Thank god that my Masters was postponed and thank god for the tears of disappointment and the days of boredom. That time delay that I thought was imprisoning me, gave me room to breathe, to take a step back and thoroughly think about what I wanted from life.
Thank god for all the sleepless nights because my mind was riddled with anxiety over stupid fights and declined phone calls. This unknown blessing taught me to pick my battles and to think carefully about who/what is worth fighting for.
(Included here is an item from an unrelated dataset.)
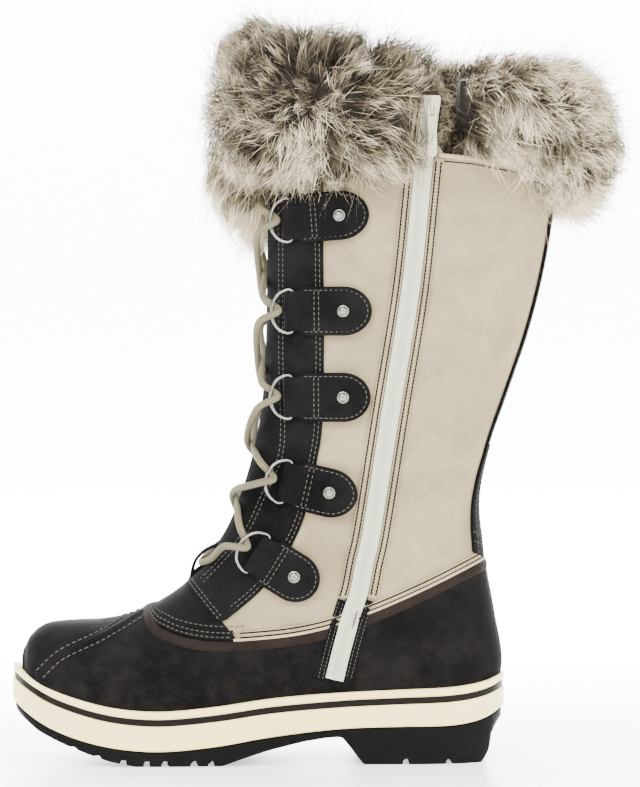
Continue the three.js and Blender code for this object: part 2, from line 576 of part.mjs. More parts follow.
// The pull tab: a bar under the arch, two arms and a long round-ended tab that hangs down.
function pull() {
  const half = PULL.wide / 2;
  const tip = Array.from({ length: 7 }, (_, k) => {
    const turn = Math.PI + (Math.PI * k) / 6;
    return [half * Math.cos(turn), -PULL.long + half + half * Math.sin(turn)];
  });
  const back = hub.y - PULL.bar / 2;
  const tab = plate(hub, [[-half, PULL.bar / 2], ...tip, [half, PULL.bar / 2]], back, PULL.bar);
  const eye = plate(hub, [[-1.25, -PULL.bar / 2], [-1.25, -7], [1.25, -7], [1.25, -PULL.bar / 2]],
    back - 1, PULL.bar + 2);
  return tab.subtract(eye);
}
piece('zip_pull', pull(), COLOURS.zip);

// ---- fur collar -------------------------------------------------------------------------

const fur = Object.fromEntries(Object.keys(FUR[0]).map((key) => [key, column(FUR, 'turn', key)]));
const FUR_STEPS = 22;
const FUR_SIDES = 10;
const COLLAR_AT = LAST_END - 2;

function furCollar() {
  const first = FUR[0].turn;
  const final = FUR.at(-1).turn;
  const place = (u, v, target) => {
    const ring = v * (FUR_STEPS + 2) - 1;
    const degrees = THREE.MathUtils.lerp(first, final, THREE.MathUtils.clamp(ring / FUR_STEPS, 0, 1));
    const turn = THREE.MathUtils.degToRad(degrees);
    const wall = lastPoint(COLLAR_AT, turn);
    const out = lastNormal(COLLAR_AT, turn).setZ(0).normalize();
    const inside = ring > -0.5 && ring < FUR_STEPS + 0.5;
    const swing = -2 * Math.PI * u;
    const reach = inside ? fur.deep(degrees) * Math.cos(swing) : 0;
    target.set(wall.x, wall.y, fur.base(degrees) + (inside ? fur.tall(degrees) * Math.sin(swing) : 0));
    target.addScaledVector(out, fur.out(degrees) + reach);
  };
  const roll = solid(new ParametricGeometry(place, FUR_SIDES, FUR_STEPS + 2));
  const parting = planSlab([
    new THREE.Vector2(PARTING[0], 20), new THREE.Vector2(PARTING[1], 20),
    new THREE.Vector2(PARTING[1], 120), new THREE.Vector2(PARTING[0], 120),
  ], 200, FAR + 100);
  return roll.subtract(form(TRIM + GAP).intersect(under(TOP_LINE, -GAP))).subtract(parting);
}
piece('fur_collar', furCollar(), COLOURS.fur);

export default boot;
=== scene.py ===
"""A tall winter boot for the right foot, dressed over its CAD frame.

Metres, +X to the toe, +Y to the inner side with the zip, +Z up, the origin on the floor under
the middle of the heel. Given sizes stand in millimetres and are turned into metres by MM.
"""

import bpy
import numpy as np
from bpy.props import FloatProperty, FloatVectorProperty, IntProperty, PointerProperty
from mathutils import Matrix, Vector


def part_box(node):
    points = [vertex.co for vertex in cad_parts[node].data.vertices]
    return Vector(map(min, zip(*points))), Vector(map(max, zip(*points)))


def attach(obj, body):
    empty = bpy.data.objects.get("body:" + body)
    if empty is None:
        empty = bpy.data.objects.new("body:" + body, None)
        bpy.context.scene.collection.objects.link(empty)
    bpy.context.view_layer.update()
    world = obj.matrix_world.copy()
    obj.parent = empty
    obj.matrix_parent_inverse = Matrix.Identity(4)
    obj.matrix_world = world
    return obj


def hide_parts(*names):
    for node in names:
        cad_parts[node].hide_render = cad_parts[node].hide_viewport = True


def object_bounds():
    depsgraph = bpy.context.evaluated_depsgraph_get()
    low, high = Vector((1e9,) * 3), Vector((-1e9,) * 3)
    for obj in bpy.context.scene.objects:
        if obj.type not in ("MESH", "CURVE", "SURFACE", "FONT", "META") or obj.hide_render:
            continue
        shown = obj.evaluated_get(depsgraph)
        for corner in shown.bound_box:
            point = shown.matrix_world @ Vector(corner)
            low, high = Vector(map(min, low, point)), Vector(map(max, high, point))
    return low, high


bl_info = {
    "name": "Winter boot",
    "version": (1, 0, 0),
    "blender": (4, 5, 0),
    "location": "3D View > Sidebar > Boot",
    "description": "Builds the soles, leather, zip, lace, fur and stage of a tall winter boot",
    "category": "Object",
}

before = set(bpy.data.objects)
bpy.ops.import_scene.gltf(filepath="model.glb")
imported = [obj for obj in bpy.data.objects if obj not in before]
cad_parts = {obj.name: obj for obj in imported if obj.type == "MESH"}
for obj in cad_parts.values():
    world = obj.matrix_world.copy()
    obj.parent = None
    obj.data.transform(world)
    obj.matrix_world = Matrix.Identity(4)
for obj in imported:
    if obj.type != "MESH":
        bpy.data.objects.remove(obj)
CAD_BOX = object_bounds()

MM = 0.001
GAP = 0.3 * MM
WALL = 2.4 * MM
TRIM = 1.4 * MM
TAB_FROM = 2.0 * MM
TAB_TO = 4.6 * MM
THROAT_HALF = 11 * MM
TONGUE_HALF, STAY_HALF = 27, 11  # in millimetres
WIRE = 1.7 * MM
RING_HALF = 12.4 * MM
RING_REACH = 12.6 * MM
RING_LIFT = 0.3
RING_RISE = 0.6 * MM
RIVET_SCALE = 0.76
INSIDE = np.array([0.01, 0.0, 0.2])  # a point inside the shaft, which surfaces face away from
SAME_PLACE = 2e-6  # points that round to the same multiple of it are joined
BOTH_SIDES = (("medial", 1), ("lateral", -1))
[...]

And praise the lord for the girl in Brighton who messaged me over Instagram; for the countless screen shots she sent, the sins she confessed to, the mist in front of my eyes she finally helped clear. This is the heart-breaking blessing I am most grateful for; I am so blessed for all those in my past who lied, and cheated, and generally just did bad things, so when a good one came along in my future he would glow in the darkness.
Good things happen to good people. Bad things happen to bad people. Things happen all the time; blessings, heartbreak, happiness, and injustice; it takes time to let these things go and to be grateful for the pain. It’s like that shit people put on their living room walls about dancing in rain storms or something, we can all get through the bad stuff.